People will rarely show interest if an application only holds political propaganda. But “live to learn” seems to be a value that can survive the shift from Confucianism to Neoliberalism. The application’s  icon shows two traditional characters with the meaning “study, learn” (學習). The calligraphy of the icon is from Mao Zedong who dedicated the sentence “study hard and make progress everyday” to school children in the 1950s. The character “Xi” happens to be the surname of the contemporary Chinese president Xi Jinpin. The application’s name therefore delivers the association that the users are studying Xi’s political thoughts. With all these political implications in mind, when opening the app, the boot animation shows Confucius' famous saying, “To learn and to practice on a regular basis. Isn’t it a lovely thing?” In this case, mainstream ideology is naturalized with the age-old tradition of learning. To internalize the mainstream political agenda is then also to enrich one’s knowledge.

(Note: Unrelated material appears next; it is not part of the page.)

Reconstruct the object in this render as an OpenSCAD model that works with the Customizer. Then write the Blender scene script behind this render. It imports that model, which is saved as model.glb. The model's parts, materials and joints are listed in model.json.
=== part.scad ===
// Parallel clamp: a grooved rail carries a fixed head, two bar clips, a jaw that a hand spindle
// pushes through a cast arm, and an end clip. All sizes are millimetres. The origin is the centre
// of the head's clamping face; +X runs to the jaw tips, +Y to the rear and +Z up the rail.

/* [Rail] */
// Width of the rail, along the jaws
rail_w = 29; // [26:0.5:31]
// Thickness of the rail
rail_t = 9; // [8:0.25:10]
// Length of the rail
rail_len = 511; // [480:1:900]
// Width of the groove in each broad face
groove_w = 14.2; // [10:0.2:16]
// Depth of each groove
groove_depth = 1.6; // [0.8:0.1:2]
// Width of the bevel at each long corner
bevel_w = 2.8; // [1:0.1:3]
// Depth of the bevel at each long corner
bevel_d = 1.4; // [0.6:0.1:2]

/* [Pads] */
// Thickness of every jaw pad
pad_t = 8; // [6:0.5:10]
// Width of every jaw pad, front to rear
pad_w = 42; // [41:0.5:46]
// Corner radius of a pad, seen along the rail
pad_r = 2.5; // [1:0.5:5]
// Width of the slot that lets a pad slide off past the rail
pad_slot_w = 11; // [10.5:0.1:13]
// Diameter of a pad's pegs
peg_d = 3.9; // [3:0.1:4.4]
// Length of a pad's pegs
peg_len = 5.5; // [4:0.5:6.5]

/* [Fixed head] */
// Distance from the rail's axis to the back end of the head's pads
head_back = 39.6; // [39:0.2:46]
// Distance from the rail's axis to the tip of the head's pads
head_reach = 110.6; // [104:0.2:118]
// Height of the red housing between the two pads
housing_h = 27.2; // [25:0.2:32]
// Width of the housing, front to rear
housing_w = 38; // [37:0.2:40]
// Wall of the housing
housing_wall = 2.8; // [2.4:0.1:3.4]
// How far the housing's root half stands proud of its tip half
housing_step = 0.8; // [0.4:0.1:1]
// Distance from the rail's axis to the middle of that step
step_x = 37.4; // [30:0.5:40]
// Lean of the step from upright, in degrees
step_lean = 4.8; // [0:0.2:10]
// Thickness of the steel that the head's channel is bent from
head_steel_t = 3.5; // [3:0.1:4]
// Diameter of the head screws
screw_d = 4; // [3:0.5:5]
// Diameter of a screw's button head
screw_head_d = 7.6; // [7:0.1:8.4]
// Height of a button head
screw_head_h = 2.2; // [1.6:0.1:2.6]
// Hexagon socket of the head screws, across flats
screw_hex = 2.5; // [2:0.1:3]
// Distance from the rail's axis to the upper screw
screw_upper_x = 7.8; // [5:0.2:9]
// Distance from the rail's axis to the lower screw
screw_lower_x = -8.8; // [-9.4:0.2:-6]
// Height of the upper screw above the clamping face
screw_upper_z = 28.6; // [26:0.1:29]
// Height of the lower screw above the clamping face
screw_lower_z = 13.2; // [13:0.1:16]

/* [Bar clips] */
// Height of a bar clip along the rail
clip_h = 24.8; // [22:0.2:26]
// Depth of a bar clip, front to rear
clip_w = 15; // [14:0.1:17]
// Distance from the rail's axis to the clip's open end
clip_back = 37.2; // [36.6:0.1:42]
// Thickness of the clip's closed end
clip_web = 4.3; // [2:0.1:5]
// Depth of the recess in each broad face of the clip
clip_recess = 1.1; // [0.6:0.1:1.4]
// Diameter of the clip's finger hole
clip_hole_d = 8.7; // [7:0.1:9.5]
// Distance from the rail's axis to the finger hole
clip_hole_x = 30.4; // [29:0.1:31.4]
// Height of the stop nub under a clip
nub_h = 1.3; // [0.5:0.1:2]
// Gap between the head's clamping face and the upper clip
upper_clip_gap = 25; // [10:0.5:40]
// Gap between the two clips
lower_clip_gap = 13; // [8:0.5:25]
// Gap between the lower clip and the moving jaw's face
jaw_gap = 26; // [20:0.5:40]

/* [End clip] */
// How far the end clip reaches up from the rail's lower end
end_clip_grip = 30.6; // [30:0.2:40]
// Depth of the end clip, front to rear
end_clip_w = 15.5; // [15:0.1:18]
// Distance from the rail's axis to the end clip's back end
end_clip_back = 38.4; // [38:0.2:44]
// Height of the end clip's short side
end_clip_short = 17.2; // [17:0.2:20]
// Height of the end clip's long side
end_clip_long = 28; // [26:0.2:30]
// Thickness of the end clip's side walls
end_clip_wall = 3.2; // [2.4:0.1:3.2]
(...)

If we believe young people are too lazy to learn anything, then we make a mistake regarding the neoliberal culture of education in contemporary China. Journalists and lawyers enroll themselves in Java programming and data mining courses after work. White-collars practice English conversation on their mobile phones during lunch hours. A friend of mine who works for one of the largest European aircraft manufacturers was planning to get another BA degree, on top of her MA diploma from a prestigious French business school. Everyone is practicing some “extra curriculum”, as everyone strives to be a better version of “me” and be reflexive about one’s trajectory. This is a symptom of the neoliberal self, where the individual person becomes an enterprise to plan, invest, and risk-manage. The Xuexi Qiangguo app provides an individualized solution to relieve, if not to produce, such anxiety. A free app with free online courses is at arm’s length, as long as one takes the initiative for self-improvement.

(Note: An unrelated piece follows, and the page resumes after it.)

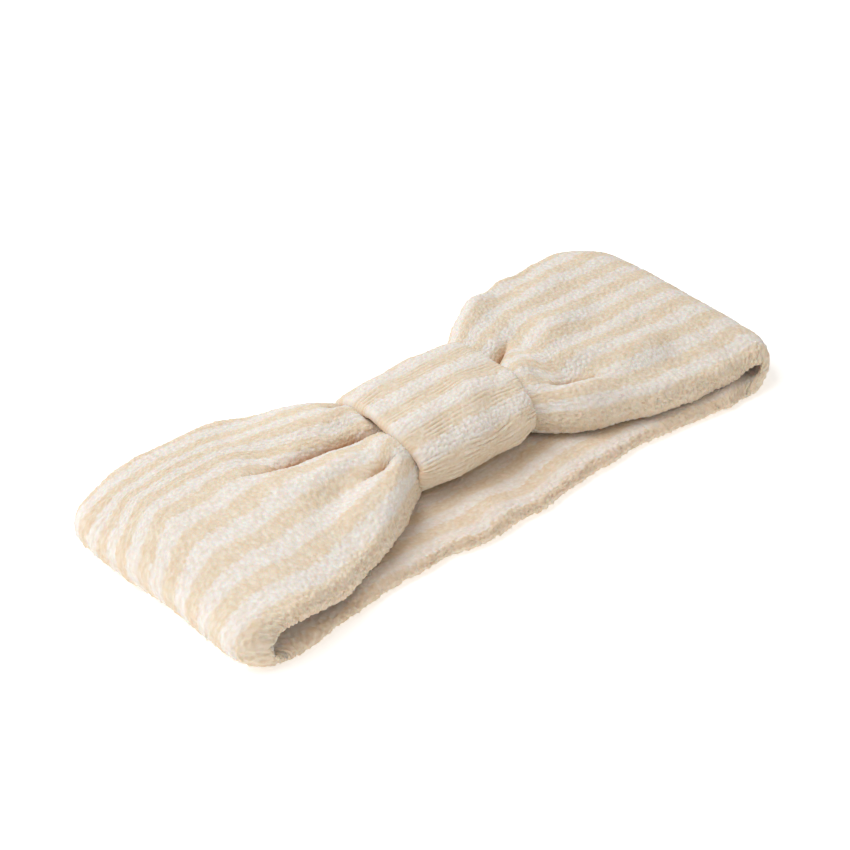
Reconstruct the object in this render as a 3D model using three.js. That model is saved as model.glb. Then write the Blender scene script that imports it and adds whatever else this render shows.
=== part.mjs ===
// A terry spa headband with a bow front, lying flat as a closed loop.
// Millimetres. +X runs along the band, -Y is the open front edge, +Z is up.
// The origin is on the underside, at the middle of the footprint.
import * as THREE from "three";

// Driving dimensions of the band.
const BAND_LENGTH = 250; // over both end folds, lying flat
const BAND_WIDTH = 100; // back panel and folds, between the long edges
const FOLD_HEIGHT = 20; // outside height of an end fold
const LAYER = 2.2; // one layer of terry, pile included
const LAYER_GAP = 1.2; // between the two layers, where the seam thread lies
const FOLD_FLAP = 3; // flat top of a fold, from the end of its bend to the wing
const SEAM_INSET = 4; // seam thread, in from a long edge

// Driving dimensions of the gathered middle and its wrap.
const WAIST_LENGTH = 54; // gathered cloth inside the wrap
const WAIST_WIDTH = 36;
const WAIST_HEIGHT = 11;
const WAIST_CORNER = 4; // rounding of the gathered bundle
const WRAP_LENGTH = 55; // along the band
const WRAP_WALL = 1.9; // one layer of the wrap's tube
const WRAP_CLEARANCE = 1; // gathered cloth to wrap, where the threads lie
const WRAP_SEAM_WIDTH = 6; // turned-in allowance along the wrap's underside
const WRAP_SEAM_HEIGHT = 1.6;
const WING_END_WIDTH = 40; // where the wing meets the wrap
const WING_END_LAYER = 5.4; // one layer, thickened by its pleats
const TAPER_POWER = 2.6; // how late the wing narrows: 1 is a straight taper

// Threads and running gaps.
const THREAD = 0.4;
const TOUCH_GAP = 0.3; // between pieces that touch on the real band
const WING_GAP = 1; // wing to wrap, so that a raised wing clears it
const TACK_LENGTH = 10; // bar tack across the band
const TACK_WIDTH = 1.6;
const TACK_INSET = 4; // tack, in from the wrap's end
const GATHER_INSET = 10; // gathering thread, in from the end of the waist

const ARC_STEPS = 12; // segments in half a turn
const CORNER_STEPS = 3; // segments in a quarter turn of a section
const WING_STEPS = 12; // sections along a wing

const bendRadius = FOLD_HEIGHT / 2;
const bendCentreX = BAND_LENGTH / 2 - bendRadius;
const flapEndX = bendCentreX - FOLD_FLAP;
const bandThickness = 2 * LAYER + LAYER_GAP;
const foldMiddleZ = FOLD_HEIGHT - bandThickness / 2;
const wrapDepth = WRAP_CLEARANCE + 2 * WRAP_WALL + TOUCH_GAP;
const waistBottomZ = bandThickness + 2 * TOUCH_GAP + WRAP_SEAM_HEIGHT + wrapDepth;
const waistMiddleZ = waistBottomZ + WAIST_HEIGHT / 2;
const wrapBottomZ = waistBottomZ - wrapDepth;
const wingStartX = flapEndX - TOUCH_GAP;
const wingEndX = WRAP_LENGTH / 2 + WING_GAP;

const terryMaterial = new THREE.MeshStandardMaterial({ color: 0xeedfca, roughness: 0.95, metalness: 0 });
const liningMaterial = new THREE.MeshStandardMaterial({ color: 0xe3cdb0, roughness: 0.95, metalness: 0 });
const wrapMaterial = new THREE.MeshStandardMaterial({ color: 0xf3e9db, roughness: 0.95, metalness: 0 });
const threadMaterial = new THREE.MeshStandardMaterial({ color: 0xf6efe4, roughness: 0.7, metalness: 0 });

// A piece of the scene graph: one named solid with a material of its own.
function piece(name, geometry, material) {
  const mesh = new THREE.Mesh(geometry, material.clone());
  mesh.name = name;
  return mesh;
}

// The corners of a rounded rectangle about the origin, counter-clockwise.
function roundedSection(halfWidth, halfHeight, corner) {
  const radius = Math.min(corner, halfWidth, halfHeight) * 0.999;
  const centres = [[1, 1], [-1, 1], [-1, -1], [1, -1]];
  return centres.flatMap(([sideX, sideY], quarter) => {
    const points = [];
    for (let step = 0; step <= CORNER_STEPS; step++) {
      const angle = ((quarter + step / CORNER_STEPS) * Math.PI) / 2;
      const x = sideX * (halfWidth - radius) + radius * Math.cos(angle);
      const y = sideY * (halfHeight - radius) + radius * Math.sin(angle);
      points.push(new THREE.Vector2(x, y));
    }
    return points;
  });
}

// A shape drawn in X and Z, given a depth along Y and centred on y.
function extrudeAlongY(shape, depth, y) {
  const geometry = new THREE.ExtrudeGeometry(shape, { depth, bevelEnabled: false, curveSegments: ARC_STEPS });
  geometry.rotateX(Math.PI / 2);
  return geometry.translate(0, y + depth / 2, 0);
}

// A shape drawn in Y and Z, given a depth along X from startX.
function extrudeAlongX(shape, depth, startX, middleZ) {
  const geometry = new THREE.ExtrudeGeometry(shape, { depth, bevelEnabled: false });
  geometry.rotateX(Math.PI / 2).rotateZ(Math.PI / 2);
  return geometry.translate(startX, 0, middleZ);
}

// The strip's path along the floor and round both end folds, seen from the front:
// the cloth between two depths under its outside surface.
function foldedStrip(outerDepth, innerDepth) {
  const shape = new THREE.Shape();
  const outer = bendRadius - outerDepth;
  const inner = bendRadius - innerDepth;
  const quarter = Math.PI / 2;
  shape.moveTo(-flapEndX, bendRadius + outer);
  shape.lineTo(-bendCentreX, bendRadius + outer);
  shape.absarc(-bendCentreX, bendRadius, outer, quarter, 3 * quarter, false);
  shape.absarc(bendCentreX, bendRadius, outer, -quarter, quarter, false);
  shape.lineTo(flapEndX, bendRadius + outer);
  shape.lineTo(flapEndX, bendRadius + inner);
  shape.absarc(bendCentreX, bendRadius, inner, quarter, -quarter, true);
  shape.absarc(-bendCentreX, bendRadius, inner, 3 * quarter, quarter, true);
  shape.lineTo(-flapEndX, bendRadius + inner);
  return shape;
}

// A solid through a list of rings, each a list of Vector3, in order along +X or -X.
function loft(rings) {
  const count = rings[0].length;
  const last = rings.length - 1;
  const positions = rings.flat().flatMap((point) => point.toArray());
  const middle = (ring) => ring.reduce((sum, p) => sum.add(p), new THREE.Vector3()).divideScalar(count);
  positions.push(...middle(rings[0]).toArray(), ...middle(rings[last]).toArray());
  const startCap = rings.length * count;
  const endCap = startCap + 1;
  const faces = [];
  for (let i = 0; i < count; i++) {
    const next = (i + 1) % count;
    for (let ring = 0; ring < last; ring++) {
      const a = ring * count + i;
      const b = ring * count + next;
      faces.push(a, b, b + count, a, b + count, a + count);
    }
    faces.push(startCap, next, i, endCap, last * count + i, last * count + next);
  }
  const turned = rings[last][0].x < rings[0][0].x;
  if (turned) faces.reverse();
  const geometry = new THREE.BufferGeometry();
  geometry.setAttribute("position", new THREE.Float32BufferAttribute(positions, 3));
  geometry.setIndex(faces);
  return geometry;
}

// How the wing changes from the fold, at share 0, to the wrap, at share 1.
function wingSection(share) {
  const eased = share * share * (3 - 2 * share);
  const narrowing = ((BAND_WIDTH - WING_END_WIDTH) / 2) * share ** TAPER_POWER;
  return {
    halfWidth: BAND_WIDTH / 2 - narrowing,
    middleZ: THREE.MathUtils.lerp(foldMiddleZ, waistMiddleZ, eased),
    layer: THREE.MathUtils.lerp(LAYER, WING_END_LAYER, eased),
  };
}

// A solid that follows the wing on one side of the band. ringAt gives its outline
// in Y and Z for a section of the wing.
function alongWing(side, ringAt) {
  const rings = [];
  for (let step = 0; step <= WING_STEPS; step++) {
    const share = step / WING_STEPS;
    const x = side * THREE.MathUtils.lerp(wingStartX, wingEndX, share);
    rings.push(ringAt(wingSection(share)).map((p) => new THREE.Vector3(x, p.x, p.y)));
  }
  return loft(rings);
}

// One layer of a wing: level 1 is the outer layer, level -1 the inner one.
function wingLayer(side, level) {
  return alongWing(side, ({ halfWidth, middleZ, layer }) => {
    const z = middleZ + (level * (LAYER_GAP + layer)) / 2;
    const outline = roundedSection(halfWidth, layer / 2, layer / 2);
    return outline.map((p) => new THREE.Vector2(p.x, p.y + z));
  });
}

// The seam thread inside a wing's edge: edge -1 is the front, 1 the rear.
function wingSeamThread(side, edge) {
  return alongWing(side, ({ halfWidth, middleZ }) => {
    const y = edge * (halfWidth - SEAM_INSET);
    const outline = roundedSection(THREAD / 2, THREAD / 2, THREAD / 2);
    return outline.map((p) => new THREE.Vector2(p.x + y, p.y + middleZ));
  });
}

// The gathered bundle's outline, let out all round by a distance.
function waistOutline(letOut) {
  return roundedSection(WAIST_WIDTH / 2 + letOut, WAIST_HEIGHT / 2 + letOut, WAIST_CORNER + letOut);
}

// A sleeve or ring round the gathered bundle.
function waistSleeve(innerLetOut, wall, length, middleX) {
  const shape = new THREE.Shape(waistOutline(innerLetOut + wall));
  shape.holes.push(new THREE.Path(waistOutline(innerLetOut)));
  return extrudeAlongX(shape, length, middleX - length / 2, waistMiddleZ);
}

// The back panel with both end folds: two layers and the thread of each long seam.
function backPanel() {
  const group = new THREE.Group();
  const threadDepth = (bandThickness - THREAD) / 2;
  const outer = foldedStrip(0, LAYER);
  const inner = foldedStrip(LAYER + LAYER_GAP, bandThickness);
  const thread = foldedStrip(threadDepth, threadDepth + THREAD);
  const seamY = BAND_WIDTH / 2 - SEAM_INSET;
  group.add(piece("back_outer_layer", extrudeAlongY(outer, BAND_WIDTH, 0), terryMaterial));
  group.add(piece("back_inner_layer", extrudeAlongY(inner, BAND_WIDTH, 0), liningMaterial));
  group.add(piece("back_front_seam_thread", extrudeAlongY(thread, THREAD, -seamY), threadMaterial));
  group.add(piece("back_rear_seam_thread", extrudeAlongY(thread, THREAD, seamY), threadMaterial));
  return group;
}

// A wing of the bow, from an end fold to the wrap.
function wing(name, side) {
  const group = new THREE.Group();
  group.add(piece(`${name}_outer_layer`, wingLayer(side, 1), terryMaterial));
  group.add(piece(`${name}_inner_layer`, wingLayer(side, -1), liningMaterial));
  group.add(piece(`${name}_front_seam_thread`, wingSeamThread(side, -1), threadMaterial));
  group.add(piece(`${name}_rear_seam_thread`, wingSeamThread(side, 1), threadMaterial));
  return group;
}

// The gathered middle of the strip. Its two ends meet at the closing seam, halfway along.
function waist() {
  const group = new THREE.Group();
  const halfLength = (WAIST_LENGTH - LAYER_GAP) / 2;
  const bundle = new THREE.Shape(waistOutline(0));
  const leftEnd = extrudeAlongX(bundle, halfLength, -WAIST_LENGTH / 2, waistMiddleZ);
  const rightEnd = extrudeAlongX(bundle, halfLength, LAYER_GAP / 2, waistMiddleZ);
  const gatherX = WAIST_LENGTH / 2 - GATHER_INSET;
  const gatherLetOut = (WRAP_CLEARANCE - THREAD) / 2;
  const leftGather = waistSleeve(gatherLetOut, THREAD, THREAD, -gatherX);
  const rightGather = waistSleeve(gatherLetOut, THREAD, THREAD, gatherX);
  group.add(piece("waist_left_gather", leftEnd, terryMaterial));
  group.add(piece("waist_right_gather", rightEnd, terryMaterial));
  group.add(piece("closing_seam_thread", waistSleeve(-LAYER, THREAD, THREAD, 0), threadMaterial));
  group.add(piece("gathering_thread_left", leftGather, threadMaterial));
  group.add(piece("gathering_thread_right", rightGather, threadMaterial));
  return group;
}

// A bar tack that holds the wrap to the gathered cloth, in the clearance over it.
function barTack(side) {
  const shape = new THREE.Shape(roundedSection(TACK_LENGTH / 2, THREAD / 2, THREAD / 2));
  const middleX = side * (WRAP_LENGTH / 2 - TACK_INSET);
  const z = waistMiddleZ + (WAIST_HEIGHT + WRAP_CLEARANCE) / 2;
  return extrudeAlongX(shape, TACK_WIDTH, middleX - TACK_WIDTH / 2, z);
}

// The wrap: a turned tube of terry, so two layers, closed by a seam underneath.
function wrap() {
  const group = new THREE.Group();
  const outerLetOut = WRAP_CLEARANCE + WRAP_WALL + TOUCH_GAP;
  const outer = waistSleeve(outerLetOut, WRAP_WALL, WRAP_LENGTH, 0);
  const inner = waistSleeve(WRAP_CLEARANCE, WRAP_WALL, WRAP_LENGTH, 0);
  const allowance = roundedSection(WRAP_SEAM_WIDTH / 2, WRAP_SEAM_HEIGHT / 2, WRAP_SEAM_HEIGHT / 2);
  const allowanceZ = wrapBottomZ - TOUCH_GAP - WRAP_SEAM_HEIGHT / 2;
  const ridge = extrudeAlongX(new THREE.Shape(allowance), WRAP_LENGTH, -WRAP_LENGTH / 2, allowanceZ);
  group.add(piece("wrap_outer_layer", outer, wrapMaterial));
  group.add(piece("wrap_inner_layer", inner, liningMaterial));
  group.add(piece("wrap_seam_allowance", ridge, wrapMaterial));
  group.add(piece("wrap_tack_left", barTack(-1), threadMaterial));
  group.add(piece("wrap_tack_right", barTack(1), threadMaterial));
  return group;
}

const headband = new THREE.Group();
headband.add(backPanel());
headband.add(wing("left_wing", -1));
headband.add(wing("right_wing", 1));
headband.add(waist());
headband.add(wrap());

export default headband;
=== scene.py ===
import math
from typing import NamedTuple

import bpy
import numpy as np
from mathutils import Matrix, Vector


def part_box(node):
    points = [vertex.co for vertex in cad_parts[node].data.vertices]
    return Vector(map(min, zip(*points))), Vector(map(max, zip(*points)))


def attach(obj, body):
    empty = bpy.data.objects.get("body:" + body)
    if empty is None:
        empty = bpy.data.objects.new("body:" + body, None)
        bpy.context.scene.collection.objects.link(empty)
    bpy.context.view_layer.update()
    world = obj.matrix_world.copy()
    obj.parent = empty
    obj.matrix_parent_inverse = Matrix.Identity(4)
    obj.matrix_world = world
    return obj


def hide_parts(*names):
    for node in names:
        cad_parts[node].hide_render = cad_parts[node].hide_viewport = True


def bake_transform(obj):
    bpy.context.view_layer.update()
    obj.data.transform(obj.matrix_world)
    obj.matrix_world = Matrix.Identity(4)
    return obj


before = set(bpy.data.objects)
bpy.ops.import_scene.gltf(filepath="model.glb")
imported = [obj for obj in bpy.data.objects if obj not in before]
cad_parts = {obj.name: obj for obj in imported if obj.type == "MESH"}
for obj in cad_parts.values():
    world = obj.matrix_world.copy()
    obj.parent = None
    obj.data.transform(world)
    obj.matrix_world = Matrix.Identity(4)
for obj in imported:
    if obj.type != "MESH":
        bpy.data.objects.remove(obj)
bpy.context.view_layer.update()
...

How can governmentality function in digital age?

At first sight, Xuexi Qiangguo may appear to be only a “political task” that is enforced on its users. However, its design and application imply how governmentality can be operated through digital media. The gamification logic produces a participatory and autonomous user who takes the initiative to acquire the intended behaviors and social values. Put concisely, it produces compliance.

"The emperors Yao, Shung and Yu all governed the nation in their comfortable clothes." ─ Books of Changes

By expanding its functionalities, the platform tries to meet the communication needs of various groups of people beyond party members. In addition to the free online courses tickling young people’s anxieties, Xuexi Qiangguo may also become an important professional communication tool for Chinese state-owned organizations, video-conferencing and a digital agenda being some of the newly added functions. On a wider scale, if it is a convenient tool, people may not feel bothered by some mainstream political news in it ─ just like how users pay other social media platforms with their profile data. Moreover, the application also individualizes political mass mobilization by capitalizing on the mobility afforded by smartphones and wireless connection. Governmentality thus transcends the boundary between the public and the private.

Book of Changes, the ancient Chinese literature from 1100.B.C., mentioned that ancient emperors Yao, Shun and Yu all governed the nation in their comfortable clothes. In other words, rather than enforcing discipline and punishment, they appeared to have done nothing beyond following “the rules of the nature”.  Three thousand years later, digital technologies are replacing the rules of nature with its autonomous, participatory and databased functionalities. Digitalization helps to practice the ancient teaching ─ governing in one’s comfortable clothes.


Muriel, D., & Crawford, G. (2018). Video Games as Culture: Considering the Role and Importance of Video Games in Contemporary Society. London: Routledge.